Un garnement désignait à l'origine
l'équipement d'un soldat, et, par métonymie, un homme armé, puis un vaurien. Le
terme anglais garment désigne toujours
un vêtement. Le polisson est à
l'origine celui qui polit (dans le
sens de nettoyer, laver), c'est-à-dire qui "écoule la marchandise qu'il a
volé". On retrouve la même idée dans le concept de blanchiment (d'argent sale). Le polisson
était le gueux, le vagabond qui revendait les vêtements qu'il avait mendiés. Par
extension, le terme a fini par désigner un petit garçon un peu fripon et espiègle. La fripouille – qui n'est d'ailleurs pas
forcément un enfant – est apparentée au fripon
et à la fripe.

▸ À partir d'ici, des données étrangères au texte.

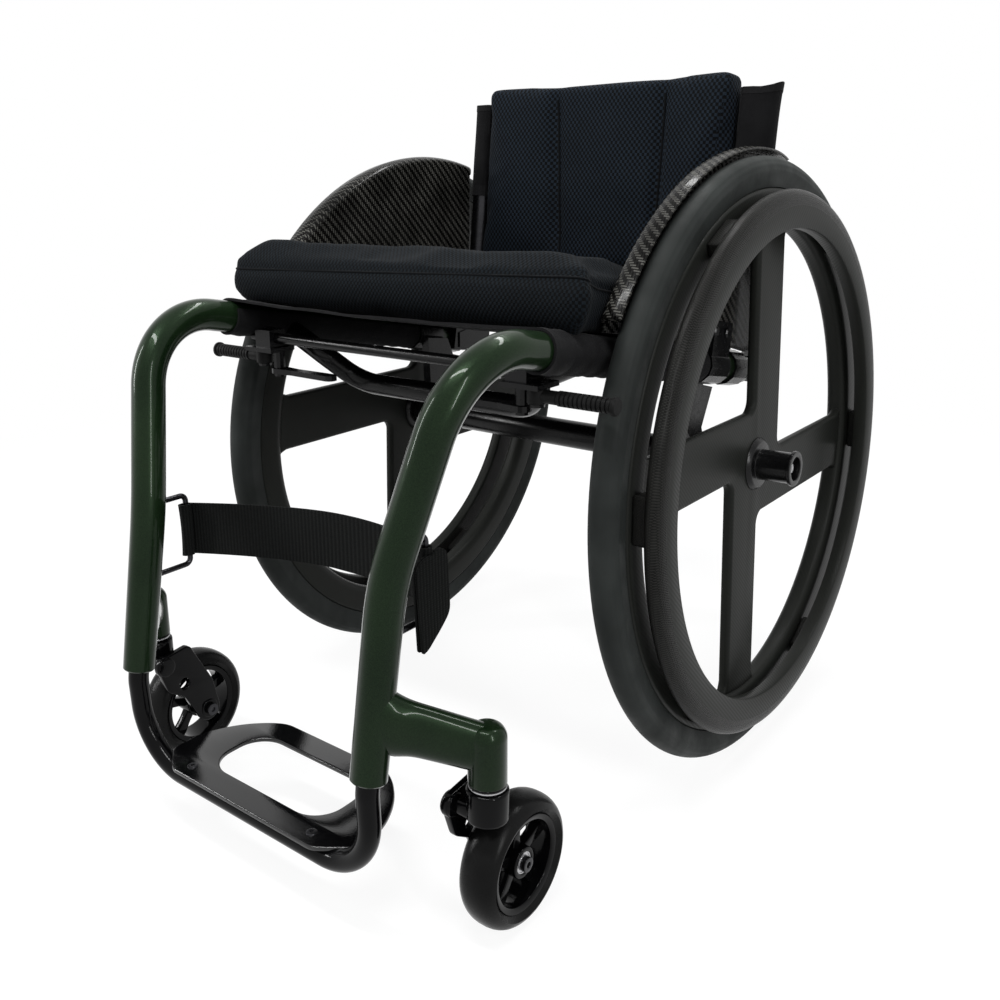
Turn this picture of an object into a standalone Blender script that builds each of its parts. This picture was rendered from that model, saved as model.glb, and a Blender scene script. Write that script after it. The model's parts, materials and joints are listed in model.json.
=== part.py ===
"""Ultralight rigid wheelchair: bent side tubes, a telescoping footrest, sprung-release
four-spoke rear wheels with flat handrims, single-blade front casters, a fold-forward
backrest, compact wheel brakes, moulded side guards and mesh cushions.

Metres, +Z up. The user faces -Y and the user's left is +X. Everything is laid out from
the rear axle (Y = 0 there), and an empty then moves the whole chair so that its
footprint is centred on the origin."""

import math

import bmesh
import bpy
from mathutils import Matrix, Vector

# Clearances between pieces
GAP = 0.0003
RUNNING_GAP = 0.0004

# Rear wheels, 24 inch
TYRE_RADIUS = 0.300
TYRE_SECTION = 0.0134
TYRE_BASE_HALF = 0.0106
CAMBER = math.radians(1.86)
WHEEL_OFFSET = 0.0402
WHEEL_STEPS = 36
TYRE_HEIGHT = 0.0295
RIM_DEPTH = 0.032
RIM_CHAMFER = 0.006
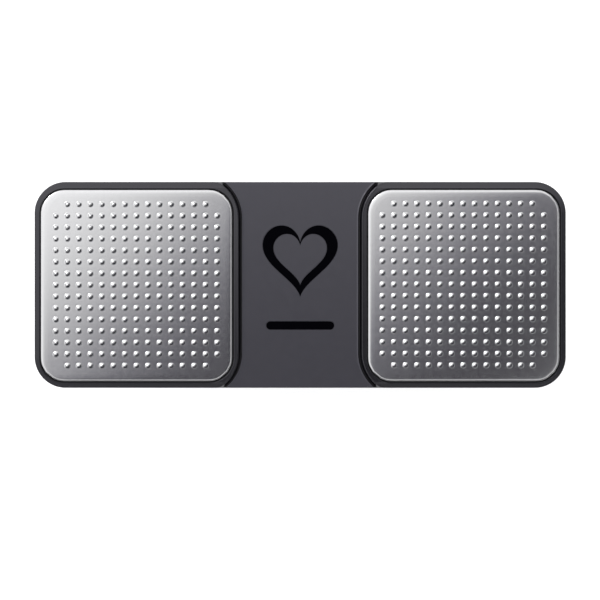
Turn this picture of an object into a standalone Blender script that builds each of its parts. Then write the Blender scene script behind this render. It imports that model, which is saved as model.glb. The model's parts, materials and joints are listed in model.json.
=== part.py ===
"""Pocket heart monitor: two embossed steel pads on a thin moulded case, with its inner works.

Lengths are in metres. X runs along the case, Y across it and Z up through its thickness.
The origin is at the middle of the back face, and the pads face +Z.
"""
import math

import bmesh
import bpy
from mathutils import Matrix, Vector

# Plan of the case
ELECTRODE_SIZE = 0.0297
ELECTRODE_CORNER = 0.0037
END_MARGIN = 0.0009
SIDE_MARGIN = 0.00105
SKIRT_REACH = 0.00145
PANEL_LENGTH = 0.0179
BODY_CORNER = 0.0048
WALL = 0.0010
CREST_REACH = 0.00085
SPANDREL_SHARE = 0.8
GROOVE_CLEARANCE = 0.00003
GROOVE_WIDTH = 0.00022

# Heights, from the back face up
FLOOR = 0.0005
SEAM_HEIGHT = 0.0012
TONGUE_HEIGHT = 0.0004
PANEL_THICKNESS = 0.00052
WELL_FLOOR = 0.00047
SKIRT_STEP = 0.00012
CREST_STEP = 0.00015
GROOVE_DEPTH = 0.0001
ADHESIVE_THICKNESS = 0.00009
ELECTRODE_SHEET = 0.00028

# Clearances
SEAT_GAP = 0.00005
FILM_GAP = 0.00003
DOOR_GAP = 0.0001
PAD_GAP = 0.0001
BOARD_GAP = 0.0003
OVERRUN = 0.0008

# Edges of the mouldings
BACK_EDGE = 0.0006
FRONT_EDGE = 0.0003
WELL_CHAMFER = 0.00012
PAD_EDGE = 0.00014

# Embossed domes of a pad
DOMES_PER_SIDE = 15
DOME_PITCH = 0.00178
DOME_DIAMETER = 0.0010
DOME_HEIGHT = 0.00027
DOME_ROOT = 0.00003
DOME_SIDES = 6
DOME_RINGS = 4
DOME_BURIED_SHARE = 0.3

# Adhesive frame under a pad
ADHESIVE_INSET = 0.00025
ADHESIVE_WIDTH = 0.0026
ADHESIVE_CORNER = 0.0010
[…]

À l'origine, c'est un
bon à rien (comme une fripe, un haillon qui ne vaut pas grand-chose) ;
aujourd'hui c'est une personne dénuée de scrupules.
Avec
la canaille, nous retrouvons
l'univers des chiens, puisque le terme italien canaglia désigne une troupe de chiens (du latin canis "le chien"). La canaille (qui existait en ancien
français sous la forme de chienaille
ou chenaille) désignait de manière
péjorative le "bas peuple" ; ce sens a fini par évoluer et il n'y a
rien d'offensant à traiter aujourd'hui un enfant de petite canaille. Dans le sud de la France les enfants sont souvent
qualifiés de drôles : le terme nous
renvoie sans doute au moyen néerlandais drolle,
drol "lutin, petit
bonhomme". Un lien avec le troll
scandinave (lutin) n'est pas à exclure, mais n'est pas avéré.
Si, comme nous le faisions remarquer en introduction, l'enfant est celui "qui ne parle pas", il fait en revanche abondamment parler de lui comme en témoigne l'excellent Robert historique de la langue française (publié sous la direction d'Alain Rey) dont ce billet – et plus généralement ce blog – se nourrit régulièrement.